AutoVisual Fusion Suite: A Comprehensive Evaluation of Image Segmentation and Voice Conversion Tools on HuggingFace Platform
Amirreza Hashemi
TL;DR
The paper addresses the challenge of assembling reliable image segmentation and voice conversion tools from HuggingFace into a unified AutoVisual Fusion Suite. It systematically evaluates top HF options for image segmentation (notably DETR with ResNet-50 and SegFormer on ADE20K) and for voice conversion (So-Vits-SVC-Fork, RVC-based WebUI, AutoVC, YourTTS), and demonstrates Linux-based deployment with Docker for reproducibility. A central contribution is the integration of frame-wise video segmentation (via SAM and DETR) with voice conversion pipelines to enable joint video editing workflows, aided by practical guidance on GPU-accelerated deployment and open-source code availability.
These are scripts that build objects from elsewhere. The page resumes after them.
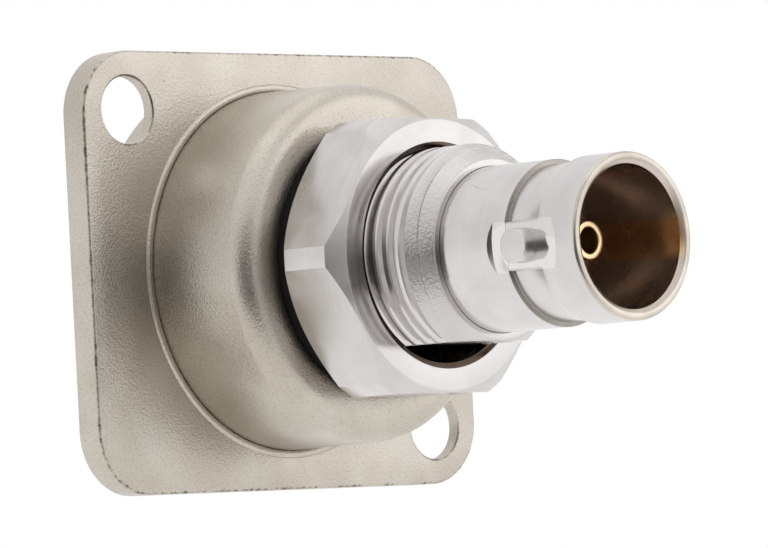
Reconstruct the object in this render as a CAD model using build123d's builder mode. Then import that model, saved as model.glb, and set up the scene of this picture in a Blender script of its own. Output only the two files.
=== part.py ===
from build123d import *
import os

os.makedirs("parts", exist_ok=True)

# A panel housing that carries a double-ended coaxial bayonet socket.
# Frame: millimetres, +Z up. The socket's axis is Y. The nut side faces -Y and the panel side +Y.
# The origin lies on the axis, in the flange's mounting face, which faces -Y.

# Flange
flange_width = 31.0
flange_height = 26.0
flange_thickness = 1.8
flange_corner = 3.8
flange_rear_chamfer = 0.22
screw_inset = 3.5
screw_hole_diameter = 4.0
countersink_diameter = 6.1
countersink_angle = 90.0

# Boss behind the flange
boss_wall = 4.21
boss_height = 7.7
boss_edge_round = 1.35
land_width = 0.34
land_height = 0.25

# Raised ring on the panel side, and the recess in it
ring_wall = 3.7
ring_height = 2.2
recess_depth = 4.0

# Socket body: thread, shoulder and the press bore for the rear barrel
thread_diameter = 12.5
thread_length = 17.15
flat_depth = 0.95
shoulder_thickness = 1.6
shoulder_chamfer = 0.3
run_out_length = 0.55
run_out_depth = 0.4
cone_length = 0.85
entry_chamfer = 0.4
press_depth = 5.85

# Seat beyond the thread, as wide under the shoulder as under the nut
seat_width = 1.75

# Bayonet barrels, the same at both ends; the ratio is to the thread's diameter
barrel_ratio = 0.772
barrel_wall = 0.7
front_barrel_length = 10.0
rear_barrel_length = 10.7
cavity_depth = 8.6
mouth_chamfer = 0.12
lead_in_width = 0.3
lead_in_depth = 0.22
band_length = 2.8
neck_depth = 0.325
neck_length = 0.6
step_setback = 5.55
lug_diameter = 2.0
lug_height = 0.675
lug_setback = 4.13
lug_root = 0.15
spotface_diameter = 5.2
spotface_depth = 0.225

# Insulators and centre contact; the ratios are to the thread's diameter
insulator_ratio = 0.52
contact_ratio = 0.1792
contact_wall = 0.37
contact_bore_depth = 5.5
contact_setback = 3.4
contact_entry_chamfer = 0.12
collar_height = 0.58
collar_length = 1.0

# Nut and washers
nut_corner_height = 0.9
nut_thickness = 4.95
nut_chamfer_depth = 0.8
nut_face_inset = 0.09
nut_bore_chamfer = 0.3
washer_thickness = 0.75
gasket_thickness = 0.7

# Clearances on the radius
thread_clearance = 0.05
panel_bore_clearance = 0.15
recess_clearance = 0.3
fit_clearance = 0.02

# Radii of the socket
thread_radius = thread_diameter / 2
flat_distance = thread_radius - flat_depth
seat_radius = thread_radius + seat_width
barrel_radius = thread_radius * barrel_ratio
bore_radius = barrel_radius - barrel_wall
neck_radius = barrel_radius - neck_depth
lug_tip = barrel_radius + lug_height
spotface_distance = barrel_radius - spotface_depth
insulator_radius = thread_radius * insulator_ratio
insulator_bore_radius = insulator_radius + fit_clearance
contact_radius = thread_radius * contact_ratio
contact_bore_radius = contact_radius - contact_wall
collar_radius = contact_radius + collar_height
nut_face_radius = seat_radius - nut_face_inset
nut_corner_radius = seat_radius + nut_corner_height

# Radii of the housing, from the thread and the shoulder that it holds
through_bore_radius = thread_radius + panel_bore_clearance
boss_radius = through_bore_radius + boss_wall
recess_radius = seat_radius + recess_clearance
ring_radius = recess_radius + ring_wall

# Stations along the axis
ring_face = flange_thickness + ring_height
recess_floor = ring_face - recess_depth
shoulder_rear = recess_floor + gasket_thickness
shoulder_front = shoulder_rear + shoulder_thickness
front_mouth = shoulder_front + front_barrel_length
thread_end = shoulder_rear - thread_length
body_end = thread_end - run_out_length - cone_length
rear_mouth = body_end - rear_barrel_length
press_seat = body_end + press_depth
front_floor = front_mouth - cavity_depth
rear_floor = rear_mouth + cavity_depth
insulator_joint = (front_floor + rear_floor) / 2
nut_seat = -boss_height - washer_thickness

# Planes seen from the panel side and from the nut side
panel_side = Plane(origin=(0, flange_thickness, 0), x_dir=(-1, 0, 0), z_dir=(0, 1, 0))
nut_side = Plane.XZ


# Outline of one bayonet barrel, from inside its mouth over the band and the neck to its step
def barrel_outline(mouth, inward):
    lead_in = (mouth + inward * lead_in_depth, bore_radius)
    rim_inner = (mouth, bore_radius + lead_in_width)
    rim_outer = (mouth, barrel_radius - mouth_chamfer)
    band_start = (mouth + inward * mouth_chamfer, barrel_radius)
    band_end = (mouth + inward * band_length, barrel_radius)
    neck_start = (mouth + inward * (step_setback - neck_length), neck_radius)
    step_foot = (mouth + inward * step_setback, neck_radius)
    step_top = (mouth + inward * step_setback, barrel_radius)
    Polyline(lead_in, rim_inner, rim_outer, band_start, band_end)
    neck = TangentArc(neck_start, band_end, tangent=(-inward, 0), mode=Mode.PRIVATE)
    Polyline(band_end, neck @ 0.5, neck_start, step_foot, step_top)
    return lead_in, step_top


# Two lugs on opposite sides of a barrel, each left standing in the flat of a hollow mill
def mill_lugs(mouth, inward):
    lug_station = mouth + inward * lug_setback
    for side in (1, -1):
        with BuildSketch(Plane.YZ.offset(side * spotface_distance)) as spotface:
            with Locations((lug_station, 0)):
                Circle(spotface_diameter / 2)
                Circle(lug_diameter / 2, mode=Mode.SUBTRACT)
        extrude(spotface.sketch, amount=side * barrel_radius, mode=Mode.SUBTRACT)
        with BuildSketch(Plane.YZ.offset(side * (spotface_distance - lug_root))) as lug:
            with Locations((lug_station, 0)):
                Circle(lug_diameter / 2)
        extrude(lug.sketch, amount=side * (lug_tip - spotface_distance + lug_root))


# Round bore outline with a flat at the bottom, for a thread that must not turn
def flatted_circle(radius, distance):
    Circle(radius)
    with Locations((0, -distance - radius)):
        Rectangle(2 * radius, 2 * radius, mode=Mode.SUBTRACT)


# Housing: flange, boss, raised ring and bores, cast in one
screw_x = flange_width / 2 - screw_inset
screw_z = flange_height / 2 - screw_inset
round_start = (-boss_height, boss_radius - boss_edge_round)
round_end = (boss_edge_round - boss_height, boss_radius)
with BuildPart() as housing:
    with BuildSketch(nut_side):
        RectangleRounded(flange_width, flange_height, flange_corner)
    extrude(amount=-flange_thickness)
    chamfer(housing.faces().sort_by(Axis.Y)[0].edges(), flange_rear_chamfer)
    with BuildSketch(Plane.YZ):
        with BuildLine():
            # The boss's edge is a quarter round drawn as three flats
            edge_round = RadiusArc(round_start, round_end, boss_edge_round, mode=Mode.PRIVATE)
            Polyline(
                (0, 0),
                (-boss_height, 0),
                round_start,
                edge_round @ (1 / 3),
                edge_round @ (2 / 3),
                round_end,
                (-land_height, boss_radius),
                (-land_height, boss_radius + land_width),
                (0, boss_radius + land_width),
                close=True,
            )
        make_face()
    revolve(axis=Axis.Y)
    with BuildSketch(panel_side):
        Circle(ring_radius)
    extrude(amount=ring_height)
    with BuildSketch(panel_side.offset(ring_height)):
        Circle(recess_radius)
    extrude(amount=-recess_depth, mode=Mode.SUBTRACT)
    with BuildSketch(nut_side.offset(boss_height)):
        flatted_circle(through_bore_radius, flat_distance + panel_bore_clearance)
    extrude(amount=-boss_height - ring_face, mode=Mode.SUBTRACT)
    with Locations(panel_side):
        with Locations((screw_x, screw_z), (-screw_x, -screw_z)):
            CounterSinkHole(
                radius=screw_hole_diameter / 2,
                counter_sink_radius=countersink_diameter / 2,
                depth=flange_thickness,
                counter_sink_angle=countersink_angle,
            )
housing.part.label = "housing"
export_step(housing.part, "parts/housing.step")

# Socket body: front barrel, shoulder and thread, turned in one, with a bore for the rear barrel
with BuildPart() as socket_body:
    with BuildSketch(Plane.YZ):
        with BuildLine():
            lead_in, step_top = barrel_outline(front_mouth, -1)
            Polyline(
                step_top,
                (shoulder_front, barrel_radius),
                (shoulder_front, seat_radius - shoulder_chamfer),
                (shoulder_front - shoulder_chamfer, seat_radius),
                (shoulder_rear, seat_radius),
                (shoulder_rear, thread_radius),
                (thread_end, thread_radius),
                (thread_end - run_out_length, thread_radius - run_out_depth),
                (body_end, barrel_radius + fit_clearance + entry_chamfer),
                (body_end + entry_chamfer, barrel_radius + fit_clearance),
                (press_seat, barrel_radius + fit_clearance),
                (press_seat, insulator_bore_radius),
                (front_floor, insulator_bore_radius),
                (front_floor, bore_radius),
                lead_in,
            )
        make_face()
    revolve(axis=Axis.Y)
    mill_lugs(front_mouth, -1)
    with BuildSketch(Plane.XY.offset(-flat_distance)):
        with Locations((0, (shoulder_rear + body_end) / 2)):
            Rectangle(thread_diameter, shoulder_rear - body_end)
    extrude(amount=-thread_radius, mode=Mode.SUBTRACT)
socket_body.part.label = "socket_body"
export_step(socket_body.part, "parts/socket_body.step")

# Rear barrel, pressed into the body's end
with BuildPart() as rear_barrel:
    with BuildSketch(Plane.YZ):
        with BuildLine():
            lead_in, step_top = barrel_outline(rear_mouth, 1)
            Polyline(
                step_top,
                (press_seat, barrel_radius),
                (press_seat, insulator_bore_radius),
                (rear_floor, insulator_bore_radius),
                (rear_floor, bore_radius),
                lead_in,
            )
        make_face()
    revolve(axis=Axis.Y)
    mill_lugs(rear_mouth, 1)
rear_barrel.part.label = "rear_barrel"
export_step(rear_barrel.part, "parts/rear_barrel.step")

# Insulators, one from each end, which meet around the contact's collar
for name, floor, inward in (("front_insulator", front_floor, -1), ("rear_insulator", rear_floor, 1)):
    with BuildPart() as insulator:
        with BuildSketch(Plane.YZ):
            with BuildLine():
                Polyline(
                    (floor, contact_radius + fit_clearance),
                    (floor, insulator_radius),
                    (insulator_joint, insulator_radius),
                    (insulator_joint, collar_radius + fit_clearance),
                    (insulator_joint - inward * collar_length / 2, collar_radius + fit_clearance),
                    (insulator_joint - inward * collar_length / 2, contact_radius + fit_clearance),
                    close=True,
                )
            make_face()
        revolve(axis=Axis.Y)
    insulator.part.label = name
    export_step(insulator.part, f"parts/{name}.step")

# Centre contact, a socket at both ends, held by its collar
front_tip = front_mouth - contact_setback
rear_tip = rear_mouth + contact_setback
with BuildPart() as centre_contact:
    with BuildSketch(Plane.YZ):
        with BuildLine():
            Polyline(
                (front_tip, contact_bore_radius + contact_entry_chamfer),
                (front_tip, contact_radius),
                (insulator_joint + collar_length / 2, contact_radius),
                (insulator_joint + collar_length / 2, collar_radius),
                (insulator_joint - collar_length / 2, collar_radius),
                (insulator_joint - collar_length / 2, contact_radius),
                (rear_tip, contact_radius),
                (rear_tip, contact_bore_radius + contact_entry_chamfer),
                (rear_tip + contact_entry_chamfer, contact_bore_radius),
                (rear_tip + contact_bore_depth, contact_bore_radius),
                (rear_tip + contact_bore_depth, 0),
                (front_tip - contact_bore_depth, 0),
                (front_tip - contact_bore_depth, contact_bore_radius),
                (front_tip - contact_entry_chamfer, contact_bore_radius),
                close=True,
            )
        make_face()
    revolve(axis=Axis.Y)
centre_contact.part.label = "centre_contact"
export_step(centre_contact.part, "parts/centre_contact.step")

# Hexagon nut with its corners turned off and both faces chamfered
with BuildPart() as hex_nut:
    with BuildSketch(nut_side.offset(-nut_seat)):
        RegularPolygon(seat_radius, 6, major_radius=False)
    extrude(amount=nut_thickness)
    with BuildSketch(Plane.YZ):
        with BuildLine():
            Polyline(
                (nut_seat, 0),
                (nut_seat, nut_face_radius),
                (nut_seat - nut_chamfer_depth, nut_corner_radius),
                (nut_seat - nut_thickness + nut_chamfer_depth, nut_corner_radius),
                (nut_seat - nut_thickness, nut_face_radius),
                (nut_seat - nut_thickness, 0),
                close=True,
            )
        make_face()
    revolve(axis=Axis.Y, mode=Mode.INTERSECT)
    with BuildSketch(nut_side.offset(-nut_seat)):
        Circle(thread_radius + thread_clearance)
    extrude(amount=nut_thickness, mode=Mode.SUBTRACT)
    chamfer(hex_nut.faces().sort_by(Axis.Y)[0].edges().sort_by(SortBy.RADIUS)[0], nut_bore_chamfer)
    chamfer(hex_nut.faces().sort_by(Axis.Y)[-1].edges().sort_by(SortBy.RADIUS)[0], nut_bore_chamfer)
hex_nut.part.label = "hex_nut"
export_step(hex_nut.part, "parts/hex_nut.step")

# Washer between the boss and the nut
with BuildPart() as rear_washer:
    with BuildSketch(nut_side.offset(boss_height)):
        Circle(nut_face_radius)
        Circle(through_bore_radius, mode=Mode.SUBTRACT)
    extrude(amount=washer_thickness)
rear_washer.part.label = "rear_washer"
export_step(rear_washer.part, "parts/rear_washer.step")

# Gasket under the body's shoulder
with BuildPart() as front_gasket:
    with BuildSketch(nut_side.offset(-recess_floor)):
        Circle(seat_radius)
        Circle(through_bore_radius, mode=Mode.SUBTRACT)
    extrude(amount=-gasket_thickness)
front_gasket.part.label = "front_gasket"
export_step(front_gasket.part, "parts/front_gasket.step")
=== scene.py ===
import math

import bmesh
import bpy
from mathutils import Matrix, Vector


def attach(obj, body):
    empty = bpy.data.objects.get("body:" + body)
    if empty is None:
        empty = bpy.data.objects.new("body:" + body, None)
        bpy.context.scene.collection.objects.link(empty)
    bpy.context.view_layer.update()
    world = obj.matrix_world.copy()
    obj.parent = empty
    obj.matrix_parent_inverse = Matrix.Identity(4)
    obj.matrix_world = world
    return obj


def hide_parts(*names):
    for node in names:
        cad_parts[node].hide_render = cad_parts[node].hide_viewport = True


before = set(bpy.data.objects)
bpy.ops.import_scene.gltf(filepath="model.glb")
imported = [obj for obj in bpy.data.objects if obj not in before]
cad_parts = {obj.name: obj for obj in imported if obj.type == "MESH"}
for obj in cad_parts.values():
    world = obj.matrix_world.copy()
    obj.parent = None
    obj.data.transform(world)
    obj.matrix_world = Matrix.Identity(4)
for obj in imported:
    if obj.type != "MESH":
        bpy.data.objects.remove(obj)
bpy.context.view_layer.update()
mm = 0.001
samePoint = 1e-6  # metres: points closer than this are one point
sameLevel = 1e-7
largeSteps, ringSteps, smallSteps, holeSteps, lugSteps = 192, 160, 96, 72, 48  # sides of a full turn


# Camera: turned and tilted round the object's origin, then rolled, as the photograph was taken
photoCamera = {
    "turn": 44.83,
    "tilt": -2.59,
    "roll": 3.06,
    "distance": 0.41055,
    "offsetRight": -0.0059404,
    "offsetUp": 0.0001744,
    "lens": 323.4,
    "sensorWidth": 36,
    "clipStart": 0.01,
}


def levelAxes(turn):
    # the camera's right and back while it is still level
    right = Vector((math.cos(turn), -math.sin(turn), 0))
    back = Vector((-math.sin(turn), -math.cos(turn), 0))
    return right, back


def turnAxes(first, second, angle):
    # two axes turned together in their own plane
    newFirst = first * math.cos(angle) - second * math.sin(angle)
    newSecond = first * math.sin(angle) + second * math.cos(angle)
    return newFirst, newSecond


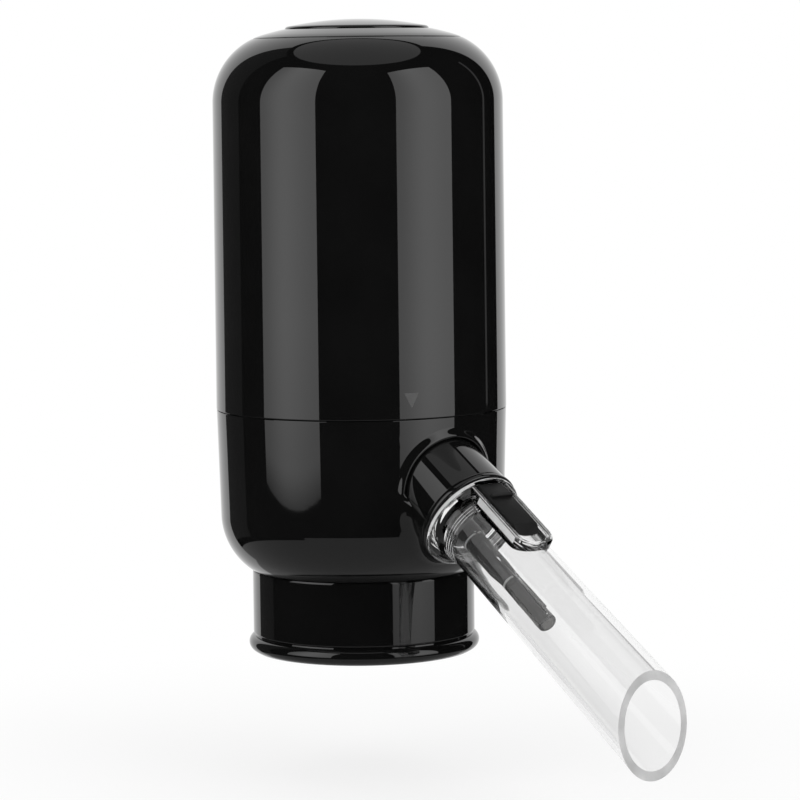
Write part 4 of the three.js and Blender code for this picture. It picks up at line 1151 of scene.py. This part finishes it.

The work highlights the strengths and limitations of current models (e.g., SAM’s label-agnostic masks vs DETR’s object-centric outputs) and points to future improvements in temporal consistency, labeling, and cross-domain compatibility, thereby supporting researchers and engineers in deploying multimodal AI solutions. Overall, AutoVisual Fusion Suite serves as a practical blueprint for building end-to-end multimedia AI pipelines from HF tools, with clear pathways for extension and optimization in real-world Linux environments.
Abstract
This study presents a comprehensive evaluation of tools available on the HuggingFace platform for two pivotal applications in artificial intelligence: image segmentation and voice conversion. The primary objective was to identify the top three tools within each category and subsequently install and configure these tools on Linux systems. We leveraged the power of pre-trained segmentation models such as SAM and DETR Model with ResNet-50 backbone for image segmentation, and the so-vits-svc-fork model for voice conversion. This paper delves into the methodologies and challenges encountered during the implementation process, and showcases the successful combination of video segmentation and voice conversion in a unified project named AutoVisual Fusion Suite.